TASK REQUIREMENTS: Repeat everything in the material exactly.

INFORMATION PROVIDED:

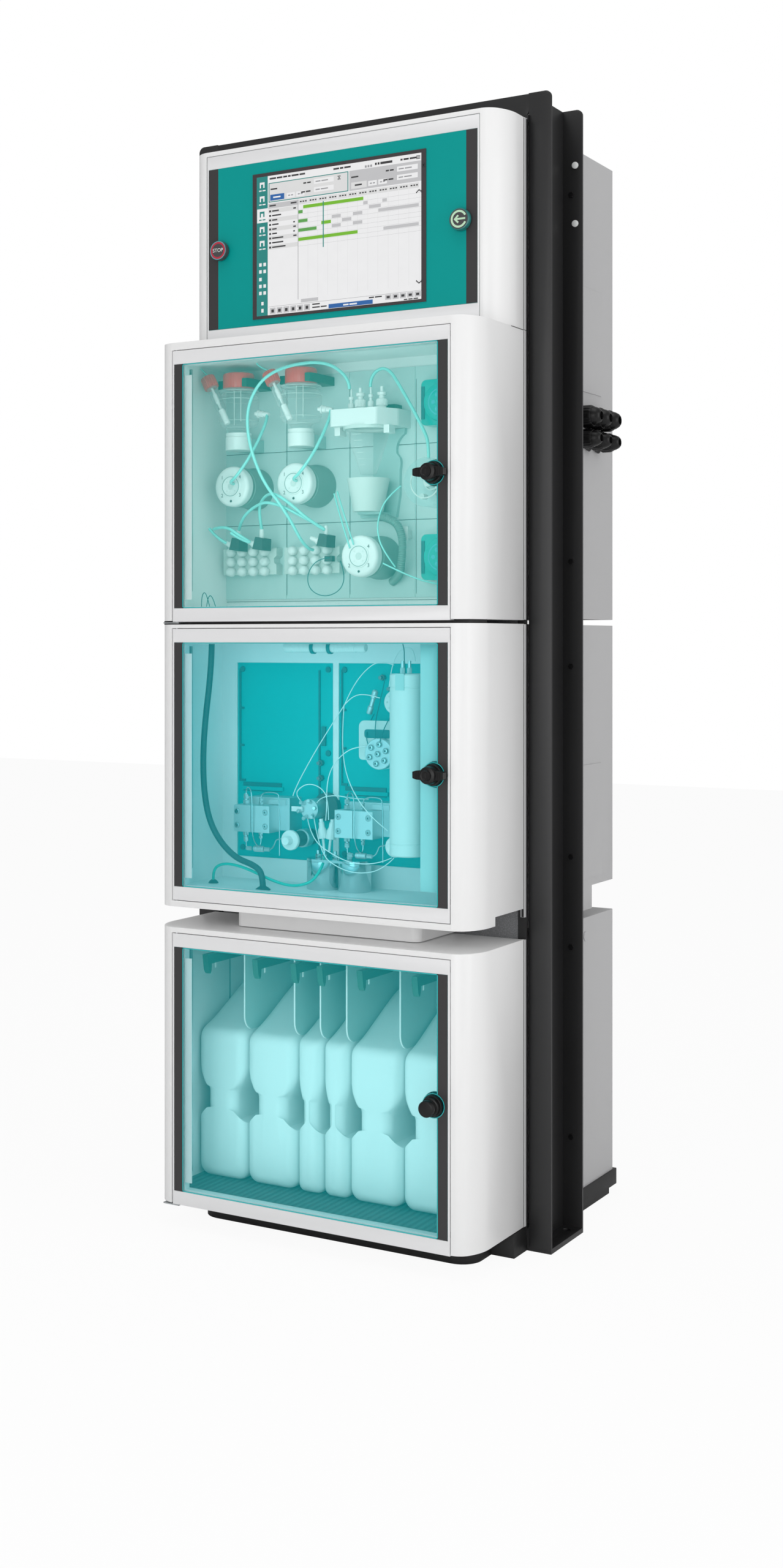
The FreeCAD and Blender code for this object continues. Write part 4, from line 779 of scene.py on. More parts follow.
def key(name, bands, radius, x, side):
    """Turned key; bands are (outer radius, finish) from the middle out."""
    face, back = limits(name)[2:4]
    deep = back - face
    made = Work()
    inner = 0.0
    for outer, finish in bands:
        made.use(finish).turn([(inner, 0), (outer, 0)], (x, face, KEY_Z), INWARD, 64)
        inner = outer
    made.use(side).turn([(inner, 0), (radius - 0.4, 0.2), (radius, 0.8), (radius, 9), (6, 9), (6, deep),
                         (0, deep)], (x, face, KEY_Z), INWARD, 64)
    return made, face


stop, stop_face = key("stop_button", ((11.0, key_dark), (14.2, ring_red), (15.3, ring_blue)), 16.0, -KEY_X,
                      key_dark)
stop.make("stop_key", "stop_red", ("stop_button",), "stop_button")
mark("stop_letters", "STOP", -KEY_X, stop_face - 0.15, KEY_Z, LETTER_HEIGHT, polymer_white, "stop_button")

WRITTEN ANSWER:
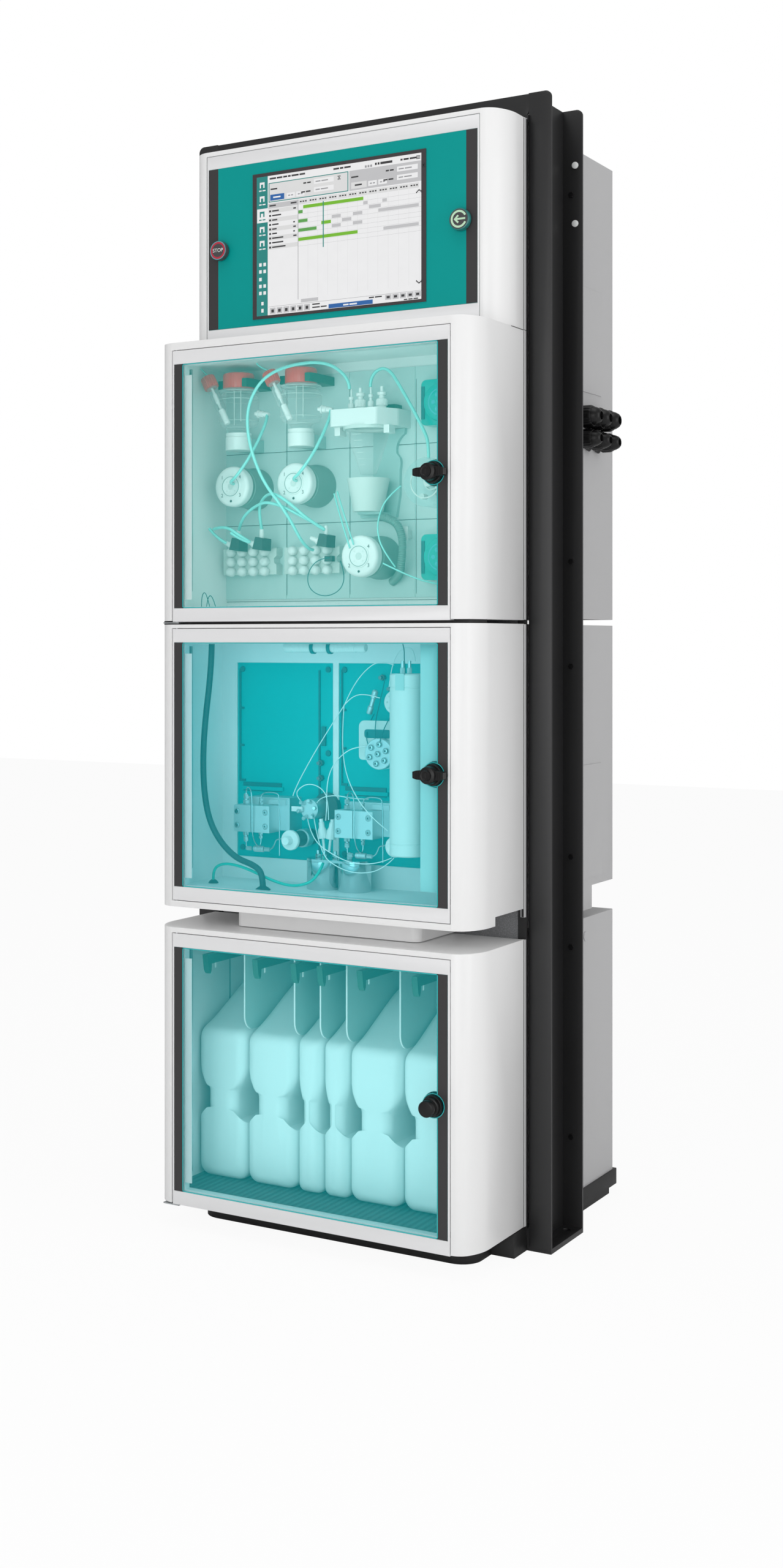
The FreeCAD and Blender code for this object continues. Write part 4, from line 779 of scene.py on. More parts follow.
def key(name, bands, radius, x, side):
    """Turned key; bands are (outer radius, finish) from the middle out."""
    face, back = limits(name)[2:4]
    deep = back - face
    made = Work()
    inner = 0.0
    for outer, finish in bands:
        made.use(finish).turn([(inner, 0), (outer, 0)], (x, face, KEY_Z), INWARD, 64)
        inner = outer
    made.use(side).turn([(inner, 0), (radius - 0.4, 0.2), (radius, 0.8), (radius, 9), (6, 9), (6, deep),
                         (0, deep)], (x, face, KEY_Z), INWARD, 64)
    return made, face


stop, stop_face = key("stop_button", ((11.0, key_dark), (14.2, ring_red), (15.3, ring_blue)), 16.0, -KEY_X,
                      key_dark)
stop.make("stop_key", "stop_red", ("stop_button",), "stop_button")
mark("stop_letters", "STOP", -KEY_X, stop_face - 0.15, KEY_Z, LETTER_HEIGHT, polymer_white, "stop_button")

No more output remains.